Nous espérons ainsi qu’un dialogue entre la notion de brouillon et le champ du cinéma, tout en réduisant la fenêtre de la discussion, puisse être profitable à une meilleure compréhension du phénomène artistique et de la forme de l’objet brouillon. Loin d’essayer de fermer le sens, ce court appel à texte vise en effet à cerner ce qui constitue pour nous les principaux défis posés par l’association de ces deux objets.

Axes de recherche possibles 

1) Analyse qui interroge la genèse d’une oeuvre à partir de documents inédits visuels (photos de plateau, story-boards, affiches, influences artistiques) ou textuels (scénarios, notes d’intention, adaptations, entretiens avec des collaborateurs).

2) Validité et légitimité des matériaux génétiques mises à disposition pour l’étude des processus de création

3) Etude sur des films interrompus ou inachevés

4) La question du brouillon et de la modernité dans l’histoire de l’art

5) La temporalité de l’archive cinématographique (le « futur antérieur » d’André Habib) et la temporalité virtuelle du brouillon : quel renouveau de la notion de brouillon par l’image cinématographique ?

6) Marker et la forme essayistique au cinéma : quel dialogue de l’ « essai » et du brouillon ?

7) Génétique du spectacle et génétique théâtrale, qu’est-ce qu’un « brouillon scénique » ?
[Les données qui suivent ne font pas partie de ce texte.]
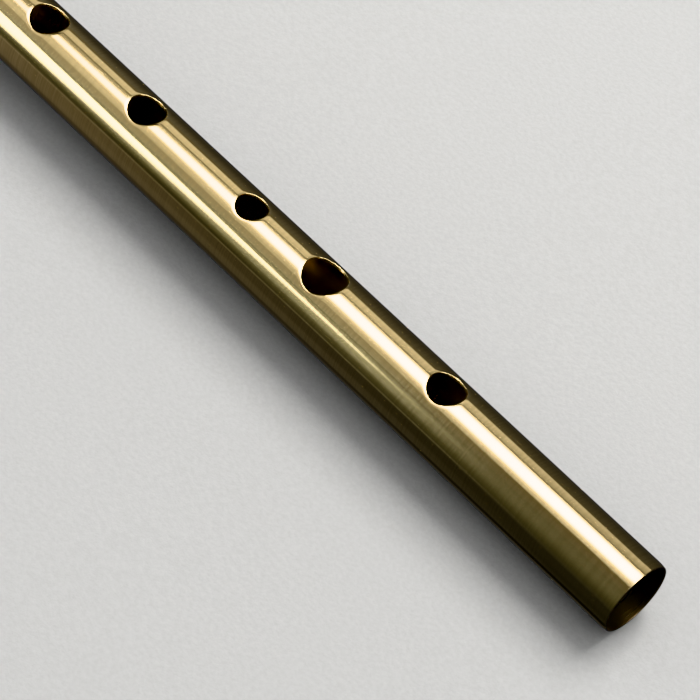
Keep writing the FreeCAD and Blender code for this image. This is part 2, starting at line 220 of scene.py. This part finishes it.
# %% Points and normals on the tube
def on_tube(along, turn, depth):
    """A point of the tube: place along it, angle from the top, depth below the skin."""
    radius = OUTER - depth
    return Vector((along, radius * math.sin(turn), radius * math.cos(turn)))


def radial(turn, side=1.0):
    """The normal of the outside of the tube, or of its bore if side is -1."""
    return Vector((0.0, side * math.sin(turn), side * math.cos(turn)))


print("top of the foot, mm:", [round(c / MM, 1) for c in on_tube(0.0, 0.0, 0.0)])

# %% [markdown]
# ## Close steps where there is a hole
# Plain tube needs few vertices, and a finger hole needs many. An even grid that is close
# enough for the holes would be heavy everywhere. So the stations along the tube are close
# together beside a hole only, and the long stretches between holes are single faces,
# which the exact normals keep perfectly straight.

# %% Steps of the grid
AROUND = 72  # steps round the tube
HALF_PATCH = 10  # steps from a hole's centre to the edge of its patch of grid
MARGIN = 1.7 * MM  # metal between a hole and the edge of its patch, along the tube
END_RIM = 0.07 * MM  # radius of the very edge at both ends
END_DISH_LENGTH = 1.3 * MM  # length of the burnished fall before it


def turn_of(step):
    """The angle from the top of one of the grid's steps."""
    return 2 * math.pi * step / AROUND


def lay_stations():
    """Places along the tube, and where each hole's patch of grid starts among them."""
    stations, patches = [END_RIM + END_DISH_LENGTH], []
    for place, width in HOLES:
        half = width * MM / 2 + MARGIN
        patches.append(len(stations))
        stations += [place * MM - half + half * n / HALF_PATCH
                     for n in range(2 * HALF_PATCH + 1)]
    stations.append(HEAD_END - END_RIM - END_DISH_LENGTH)
    return stations, patches


STATIONS, PATCHES = lay_stations()
print(f"{len(STATIONS)} stations along the tube, {AROUND} steps round it")

# %% [markdown]
# ## A mesh that keeps its own normals
# Blender works out smooth normals by averaging the faces round a vertex. On polished
# metal that average is visible wherever long faces meet short ones. The collector below
# takes the true normal with each point and gives them to the mesh as custom normals.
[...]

8) Etude sur des films qui utilisent des formes de brouillons comme rhétoriques ou processus de distanciation

Notes aux rédacteurs

- La date limite d’envoi des articles est fixée au 15 février 2017. - La contribution proposée devra au minimum comporter 8.000 signes (espaces comprises), et ne pourra excéder 25.000 signes.

- L’usage des intertitres est fortement conseillé dans le cours de l’article, pour mieux en montrer les articulations.

- Les contributions de type analytique devront respecter les conventions typographiques usuelles de la rédaction universitaire. Les notes de bas de page devront être au format : NOM, Prénom, Titre, Lieu, Edition, pagination.